#### WHAT YOU SHOULD DO
The listing below holds a line with "Turn this picture of an object into a build123d" and a later line with "connection_gasket_thickness = 1.1". Write out those two lines and every line between them, exactly, and nothing else.

(Stored items)
-------------------------
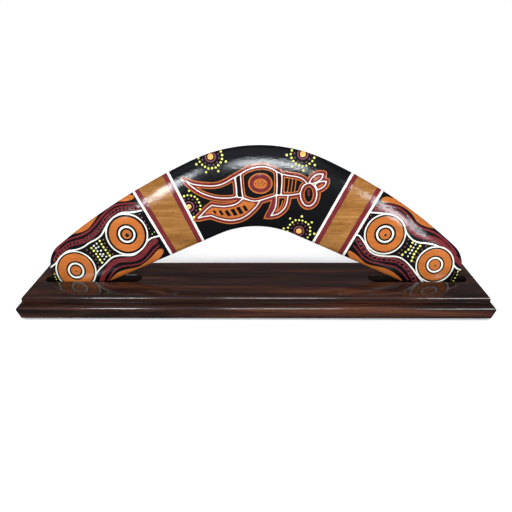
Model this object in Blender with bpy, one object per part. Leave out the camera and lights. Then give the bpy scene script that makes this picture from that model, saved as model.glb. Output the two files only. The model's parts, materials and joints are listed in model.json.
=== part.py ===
"""A painted wooden boomerang standing in the two slots of its moulded display stand.

Metres. +X runs along the stand, +Y points to the back, +Z is up. The origin is at the
centre of the footprint, on the surface that the felt pads rest on.

Pieces: the boomerang blank, the stand's board and four felt pads. The blank leans back by
LEAN against the rear rim of the slots, and lifts out along its own flat back.
"""

import math

import bmesh
import bpy
import numpy as np

MM = 0.001
GAP = 0.3 * MM  # kept between pieces that rest on each other
SAME_POINT = 0.01 * MM

# The blank, drawn flat: x along the span, y up from the line where its back leaves the slots.
SPAN = 404.3 * MM
TIP_SINK = 16.6 * MM  # how far below that line the tips reach
TIP_RADIUS = 26.6 * MM
# Slopes of the straight lower edges; the blank is cut by hand, so its arms aren't quite alike
LEFT_ARM_ANGLE = math.radians(23.5)
RIGHT_ARM_ANGLE = math.radians(24)
INNER_RADIUS = 89 * MM  # round the underside of the elbow
ELBOW_WIDTH = 75.4 * MM
ELBOW_SHIFT = 4.2 * MM  # how far right of the middle the elbow is highest
OUTER_RADIUS = 150 * MM  # round the top of the elbow
ELBOW_TURN = math.radians(24.3)  # how far round each side of the elbow that radius runs

# The blank's section: a flat back, and a front that rolls off towards both edges
THICKNESS = 9.5 * MM
BACK_EASE = 1.6 * MM  # radius of the back's rim
EDGE_HEIGHT = 3.0 * MM  # where the front starts to roll, above the back
TIP_FLAT = 0.6 * MM  # radius of the flat left in the middle of each tip, where the roll ends
ROLL_WIDTH = TIP_RADIUS - TIP_FLAT
LEAN = math.radians(13)

# Slots, round-ended and blind
SLOT_INNER_PLAY = 20.3 * MM  # free length between the arm's lower edge and the slot's inner end
SLOT_OUTER_PLAY = 6.2 * MM
RIM_EASE = 0.7 * MM

# The stand's board
END_MARGIN = 6.5 * MM  # flat top left beyond each slot
TOP_DEPTH = 59.2 * MM
BOARD_THICKNESS = 22 * MM
# Its moulded edge, downwards from the flat top
BEAD_RADIUS = 3.3 * MM
FILLET_END = 6.8 * MM  # depth where the upright under the bead ends
QUIRK = 0.7 * MM  # step in under the upright
OVOLO_END = 11.5 * MM  # depth of the widest line
MOULDING = 8.3 * MM  # how far the widest line stands out from the flat top
FOOT_TAPER = 1.6 * MM
FOOT_EASE = 1.0 * MM

# Felt pads under the board
PAD_RADIUS = 9 * MM
PAD_THICKNESS = 2 * MM
PAD_INSET = 7 * MM  # from the board's underside edge to the pad's rim
PAD_EASE = 0.4 * MM

BOARD_BOTTOM = PAD_THICKNESS + GAP
BOARD_TOP = BOARD_BOTTOM + BOARD_THICKNESS


def new_object(name, mesh, material):
    mesh.materials.append(material)
    mesh.shade_smooth()
    mesh.set_sharp_from_angle(angle=math.radians(32))
    obj = bpy.data.objects.new(name, mesh)
    bpy.context.scene.collection.objects.link(obj)
    return obj


def new_material(name, colour, roughness, coat=0.0):
    material = bpy.data.materials.new(name)
    material.use_nodes = True
    shader = material.node_tree.nodes["Principled BSDF"]
    shader.inputs["Base Color"].default_value = (*colour, 1)
    shader.inputs["Roughness"].default_value = roughness
    shader.inputs["Metallic"].default_value = 0
    shader.inputs["Coat Weight"].default_value = coat
    return material


def loft(name, rings):
    """A closed mesh through rings of equal length, each anticlockwise seen from above, upwards."""
    shape = bmesh.new()
    loops = [[shape.verts.new(point) for point in ring] for ring in rings]
    count = len(loops[0])
    for low, high in zip(loops, loops[1:]):
        for i in range(count):
            j = (i + 1) % count
            shape.faces.new((low[i], low[j], high[j], high[i]))
    shape.faces.new(loops[0][::-1])
    shape.faces.new(loops[-1])
    mesh = bpy.data.meshes.new(name)
    shape.to_mesh(mesh)
    shape.free()
    return mesh


def quarter(steps):
    """Angles from 0 to 90 degrees."""
    return [math.radians(90) * i / steps for i in range(steps + 1)]


# ---------------------------------------------------------------- the blank's outline


def edge_normal(heading):
    """Points out of the wood, for an edge walked clockwise; heading is its slope downwards."""
    return np.array([math.sin(heading), math.cos(heading)])


def tip_centre():
    return np.array([SPAN / 2 - TIP_RADIUS, TIP_RADIUS - TIP_SINK])


def elbow_centres():
    """Centres of the arcs under and over the elbow. The lower one touches both straight edges."""
    normals, distances = [], []
    for side, angle in ((1, RIGHT_ARM_ANGLE), (-1, LEFT_ARM_ANGLE)):
        normal = edge_normal(math.pi + angle) * (side, 1)
        normals.append(normal)
        distances.append(tip_centre() * (side, 1) @ normal + TIP_RADIUS + INNER_RADIUS)
    under = np.linalg.solve(normals, distances)
    over = np.array([ELBOW_SHIFT, under[1] + INNER_RADIUS + ELBOW_WIDTH - OUTER_RADIUS])
    return under, over


def half_outline(side):
    """One half, from the top of the elbow round the tip to its underside: (point, normal) pairs.

    It is a chain of tangent arcs and one straight, drawn as if on the right. The arm's long arc
    has the one radius that leaves the elbow's arc at its end and also touches the tip's circle.
    """
    lower = math.pi + (RIGHT_ARM_ANGLE if side > 0 else LEFT_ARM_ANGLE)
    tip = tip_centre()
    inner, outer = (centre * (side, 1) for centre in elbow_centres())
    turn = edge_normal(ELBOW_TURN)
    start = outer + OUTER_RADIUS * turn - tip
    arm_radius = (start @ start - TIP_RADIUS**2) / (2 * (start @ turn - TIP_RADIUS))
    arm = outer + (OUTER_RADIUS - arm_radius) * turn
    shoulder = math.atan2(*(tip - arm))  # heading where the long arc meets the tip's circle

    # centre, radius (negative where the edge is hollow), first heading, last heading, steps
    arcs = [
        (outer, OUTER_RADIUS, 0, ELBOW_TURN, 8),
        (arm, arm_radius, ELBOW_TURN, shoulder, 8),
        (tip, TIP_RADIUS, shoulder, lower, 14),
        (inner, -INNER_RADIUS, lower, math.pi, 6),
    ]
    outline = []
    for centre, radius, first, last, steps in arcs:
        for i in range(steps + 1):
            normal = edge_normal(first + (last - first) * i / steps)
            point = centre + radius * normal
            if not outline or np.linalg.norm(point - outline[-1][0]) > SAME_POINT:
                outline.append((point, normal))
    return outline


def blank_outline():
    """The whole outline, anticlockwise."""
    left = [(point * (-1, 1), normal * (-1, 1)) for point, normal in half_outline(-1)]
    return half_outline(1)[::-1] + left[1:-1]


def blank_section():
    """(inset from the edge, height above the back), from the back up to the front."""
    section = []
    for angle in quarter(2):
        section.append((BACK_EASE * (1 - math.sin(angle)), BACK_EASE * (1 - math.cos(angle))))
    roll = THICKNESS - EDGE_HEIGHT
    for angle in quarter(8):
        section.append((ROLL_WIDTH * (1 - math.cos(angle)), EDGE_HEIGHT + roll * math.sin(angle)))
    return section


def tips_at_board_top():
    """How far from the middle the tips cross the board's top: (the nearest, the furthest)."""
    crossings = []
    for side in (1, -1):
        points = np.array([point for point, _ in half_outline(side)])
        for (x0, y0), (x1, y1) in zip(points, points[1:]):
            if (y0 > 0) != (y1 > 0):
                crossings.append(x0 + (x1 - x0) * y0 / (y0 - y1))
    return min(crossings), max(crossings)


def tip_drop():
    """How far the blank's lowest point lies below the board's top."""
    lowest = min(point[1] for point, _ in blank_outline())
    depths = [(lowest + inset) * math.cos(LEAN) + height * math.sin(LEAN)
              for inset, height in blank_section()]
    return -min(depths)


def make_boomerang(material, back_y):
    outline = blank_outline()
    rings = [
        [(*(point - inset * normal), height) for point, normal in outline]
        for inset, height in blank_section()
    ]
    lift_axis = bpy.data.objects.new("lift_axis", None)
    bpy.context.scene.collection.objects.link(lift_axis)
    lift_axis.location = (0, back_y, BOARD_TOP)
    lift_axis.rotation_euler = (math.radians(90) - LEAN, 0, 0)
    boomerang = new_object("boomerang", loft("boomerang", rings), material)
    boomerang.parent = lift_axis
    return boomerang


# ---------------------------------------------------------------- the stand


def moulded_edge():
    """(how far out from the flat top, depth below it), from the top down to the underside."""
    edge = [(BEAD_RADIUS * math.sin(a), BEAD_RADIUS * (1 - math.cos(a))) for a in quarter(5)]
    edge.append((BEAD_RADIUS, FILLET_END))
    hollow = BEAD_RADIUS - QUIRK
    ovolo_start = FILLET_END + QUIRK
    for angle in quarter(6):
        out = hollow + (MOULDING - hollow) * math.sin(angle)
        edge.append((out, ovolo_start + (OVOLO_END - ovolo_start) * (1 - math.cos(angle))))
    foot = MOULDING - FOOT_TAPER
    for angle in quarter(2):
        out = foot - FOOT_EASE * (1 - math.cos(angle))
        edge.append((out, BOARD_THICKNESS - FOOT_EASE * (1 - math.sin(angle))))
    return edge


def stadium(half_length, radius, centre_x, z, steps=12):
    """A round-ended slot's outline at height z, anticlockwise."""
    ring = []
    for side, first in ((1, -90), (-1, 90)):
        for i in range(steps + 1):
            angle = math.radians(first + 180 * i / steps)
            x = centre_x + side * (half_length - radius) + radius * math.cos(angle)
            ring.append((x, radius * math.sin(angle), z))
    return ring


def make_slot_cutter(name, centre_x, half_length, width, depth):
    radius = width / 2
    above = 2 * MM
    rings = [
        stadium(half_length, radius, centre_x, BOARD_TOP - depth),
        stadium(half_length, radius, centre_x, BOARD_TOP - RIM_EASE),
        stadium(half_length + RIM_EASE, radius + RIM_EASE, centre_x, BOARD_TOP),
        stadium(half_length + RIM_EASE, radius + RIM_EASE, centre_x, BOARD_TOP + above),
    ]
    cutter = bpy.data.objects.new(name, loft(name, rings))
    bpy.context.scene.collection.objects.link(cutter)
    cutter.hide_render = True
    cutter.display_type = "WIRE"
    return cutter


def make_stand_base(material, slot_inner, slot_outer, slot_width, slot_depth):
    half_x = slot_outer + END_MARGIN
    half_y = TOP_DEPTH / 2
    rings = []
    for out, down in moulded_edge()[::-1]:
        x, y, z = half_x + out, half_y + out, BOARD_TOP - down
        rings.append([(-x, -y, z), (x, -y, z), (x, y, z), (-x, y, z)])
    base = new_object("stand_base", loft("stand_base", rings), material)
    for side, name in ((-1, "slot_cutter_left"), (1, "slot_cutter_right")):
        centre = side * (slot_inner + slot_outer) / 2
        cutter = make_slot_cutter(name, centre, (slot_outer - slot_inner) / 2, slot_width, slot_depth)
        cut = base.modifiers.new(name, "BOOLEAN")
        cut.operation = "DIFFERENCE"
        cut.solver = "EXACT"
        cut.object = cutter
    return base


def make_felt_pads(material, slot_outer):
    under = MOULDING - FOOT_TAPER - FOOT_EASE
    x = slot_outer + END_MARGIN + under - PAD_INSET - PAD_RADIUS
    y = TOP_DEPTH / 2 + under - PAD_INSET - PAD_RADIUS
    places = {"front_left": (-x, -y), "front_right": (x, -y), "back_left": (-x, y), "back_right": (x, y)}
    for place, (pad_x, pad_y) in places.items():
        shape = bmesh.new()
        bmesh.ops.create_cone(
            shape, cap_ends=True, segments=32, radius1=PAD_RADIUS, radius2=PAD_RADIUS, depth=PAD_THICKNESS
        )
        mesh = bpy.data.meshes.new("felt_pad_" + place)
        shape.to_mesh(mesh)
        shape.free()
        pad = new_object("felt_pad_" + place, mesh, material)
        pad.location = (pad_x, pad_y, PAD_THICKNESS / 2)
        ease = pad.modifiers.new("rim", "BEVEL")
        ease.width = PAD_EASE
        ease.segments = 2
        ease.limit_method = "ANGLE"


def main():
    for obj in list(bpy.data.objects):
        bpy.data.objects.remove(obj)

    paint = new_material("painted_wood", (0.02, 0.018, 0.018), 0.3, coat=0.8)
    rosewood = new_material("rosewood", (0.045, 0.016, 0.01), 0.25, coat=0.8)
    felt = new_material("felt", (0.03, 0.03, 0.03), 0.95)

    inner, outer = tips_at_board_top()
    slot_depth = tip_drop() + GAP
    slot_width = THICKNESS / math.cos(LEAN) + slot_depth * math.tan(LEAN)
    slot_inner = inner - SLOT_INNER_PLAY
    slot_outer = outer + SLOT_OUTER_PLAY

    make_boomerang(paint, back_y=slot_width / 2 - GAP)
    make_stand_base(rosewood, slot_inner, slot_outer, slot_width, slot_depth)
    make_felt_pads(felt, slot_outer)


main()
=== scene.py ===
"""The looks of a painted boomerang on its moulded rosewood stand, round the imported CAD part."""

import json
import math

import bpy
import numpy as np
from mathutils import Matrix, Vector, kdtree
from mathutils.geometry import delaunay_2d_cdt


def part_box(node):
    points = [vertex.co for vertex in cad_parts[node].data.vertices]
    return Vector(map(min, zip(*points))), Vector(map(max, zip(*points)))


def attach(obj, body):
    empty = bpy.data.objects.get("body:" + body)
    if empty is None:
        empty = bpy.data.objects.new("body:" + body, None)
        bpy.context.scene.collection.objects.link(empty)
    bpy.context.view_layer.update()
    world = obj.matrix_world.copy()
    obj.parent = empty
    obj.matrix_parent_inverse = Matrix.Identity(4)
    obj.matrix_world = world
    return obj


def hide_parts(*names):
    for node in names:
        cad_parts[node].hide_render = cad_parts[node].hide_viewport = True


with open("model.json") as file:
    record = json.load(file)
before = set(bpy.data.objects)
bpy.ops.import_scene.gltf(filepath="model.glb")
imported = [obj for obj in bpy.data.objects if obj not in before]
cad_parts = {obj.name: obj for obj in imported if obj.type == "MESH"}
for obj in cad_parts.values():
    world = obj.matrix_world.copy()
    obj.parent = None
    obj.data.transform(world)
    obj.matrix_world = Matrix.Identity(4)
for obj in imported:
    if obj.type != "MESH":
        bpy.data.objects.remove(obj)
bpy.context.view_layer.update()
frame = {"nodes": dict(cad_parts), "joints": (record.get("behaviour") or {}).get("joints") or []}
rng = np.random.default_rng(11)

# Everything below is worked in millimetres and made in metres.
MM = 0.001


def add_object(name, data):
    made = bpy.data.objects.new(name, data)
    bpy.context.scene.collection.objects.link(made)
    return made


def new_mesh(name, points, faces):
    """A mesh from points in millimetres."""
    mesh = bpy.data.meshes.new(name)
    mesh.from_pydata((np.asarray(points) * MM).tolist(), [], faces)
    return mesh


# ---------------------------------------------------------------- where the CAD part is

lift = frame["joints"][0]["axis"]
LEAN = math.atan2(lift[1], lift[2])
stand_low, stand_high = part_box("stand_base")

# The blank's own frame: x along the span, y up its back, z out of its painted front. The origin
# is where its back crosses the board's top.
behind = Vector((0, math.cos(LEAN), -math.sin(LEAN)))
back_plane = max(behind @ v.co for v in frame["nodes"]["boomerang"].data.vertices)
back_y = (back_plane + stand_high.z * math.sin(LEAN)) / math.cos(LEAN)
BLANK = Matrix.Translation((0, back_y, stand_high.z)) @ Matrix.Rotation(math.radians(90) - LEAN, 4, "X")

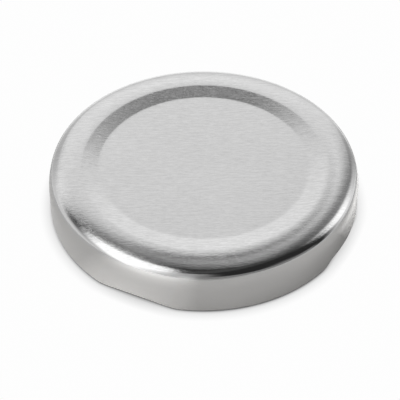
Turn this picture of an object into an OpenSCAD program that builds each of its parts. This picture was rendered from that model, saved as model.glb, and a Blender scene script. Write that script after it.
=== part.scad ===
// A wide twist-off lug closure for a 63 mm glass finish: a shell pressed from one
// piece of tinplate, and the sealing compound that is flowed into its channel.
// Millimetres, +Z up. The origin is on the axis, in the plane that the rim rests on.

/* [Shell] */
// Outside diameter of the skirt
cap_d = 66.2; // [65:0.1:84]
// Overall height, from the resting plane to the crest of the ring
cap_h = 10.8; // [9.4:0.1:14]
// Thickness of the tinplate
sheet_t = 0.18; // [0.14:0.01:0.28]

/* [Panel and ring] */
// Diameter of the flat centre panel
panel_d = 44; // [30:0.5:45]
// Depth of the panel below the crest of the ring
panel_recess = 0.55; // [0.3:0.05:0.9]
// Width of the sloping band between the panel and the crest of the ring
band_w = 4.6; // [4.3:0.1:5.2]
// Outside radius of the two bends that bound the band
band_bend_r = 5; // [3:0.5:5]
// Outside radius of the ring's dome, from its crest outwards
ring_dome_r = 22; // [18:1:40]

/* [Shoulder] */
// Outside radius of the brow, where the ring starts to turn down
brow_r = 4.5; // [3:0.5:6]
// Tilt of the sheet where the brow ends
brow_tilt = 24; // [18:1:32]
// Outside radius of the shoulder
shoulder_r = 1.3; // [0.9:0.1:2]
// Tilt of the sheet, from upright, where the shoulder ends
ease_angle = 18; // [12:1:22]
// Outside radius that eases the shoulder into the straight skirt
ease_r = 10; // [7:1:13]

/* [Rim] */
// Outside diameter of the curled rim, across its section
curl_d = 1.7; // [1.6:0.05:2]
// Width of the flat that the curl rests on
curl_flat = 0.1; // [0.05:0.05:0.3]
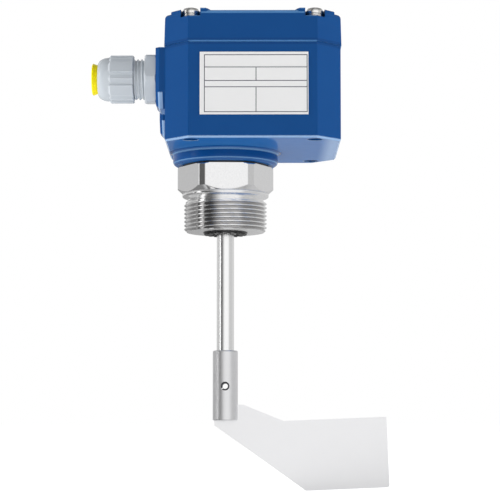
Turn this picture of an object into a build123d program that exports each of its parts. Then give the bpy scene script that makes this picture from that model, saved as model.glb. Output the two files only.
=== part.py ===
# Rotary paddle level switch: a cast housing on a threaded process connection, with a slow vane below it.
# Millimetres, +Z up. The origin is where the shaft's axis meets the sealing face under the hexagon.
# +X runs from the axis to the free end of the vane, and -Y is the side with the rating plate.

from build123d import *

import math
import os

os.makedirs("parts", exist_ok=True)

# Fits and small details
running_clearance = 0.05
seat_clearance = 0.02
edge_break = 0.5

# Process connection, from the end of its thread upwards
thread_diameter = 47.8
thread_end = 20.0
thread_chamfer = 1.5
undercut_diameter = 43.8
undercut_height = 3.3
collar_height = 2.0
hex_across_flats = 50.0
hex_corner_trim = 1.15
hex_height = 15.4
hex_turn = 2.0
hex_cone_height = 3.0
hex_cone_angle = 48.0
spigot_diameter = 32.0
connection_gasket_thickness = 1.1

# Housing casting
housing_width = 97.7
housing_depth = 98.0
housing_offset_x = 16.0
housing_offset_y = -10.5
corner_cut = 13.5
boss_diameter = 60.8
boss_height = 7.5
boss_rounding = 2.5
body_height = 53.5
wall = 4.5
floor_thickness = 6.0

# Lid and its screws
lid_overhang = 0.5
lid_height = 17.8
lid_ceiling = 4.8
lid_wall = 4.0
lid_draft = 1.5
lid_rounding = 2.8
lid_gasket_inset = 0.8
lid_gasket_thickness = 0.6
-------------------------
#### FINAL RESULT
Turn this picture of an object into a build123d program that exports each of its parts. Then give the bpy scene script that makes this picture from that model, saved as model.glb. Output the two files only.
=== part.py ===
# Rotary paddle level switch: a cast housing on a threaded process connection, with a slow vane below it.
# Millimetres, +Z up. The origin is where the shaft's axis meets the sealing face under the hexagon.
# +X runs from the axis to the free end of the vane, and -Y is the side with the rating plate.

from build123d import *

import math
import os

os.makedirs("parts", exist_ok=True)

# Fits and small details
running_clearance = 0.05
seat_clearance = 0.02
edge_break = 0.5

# Process connection, from the end of its thread upwards
thread_diameter = 47.8
thread_end = 20.0
thread_chamfer = 1.5
undercut_diameter = 43.8
undercut_height = 3.3
collar_height = 2.0
hex_across_flats = 50.0
hex_corner_trim = 1.15
hex_height = 15.4
hex_turn = 2.0
hex_cone_height = 3.0
hex_cone_angle = 48.0
spigot_diameter = 32.0
connection_gasket_thickness = 1.1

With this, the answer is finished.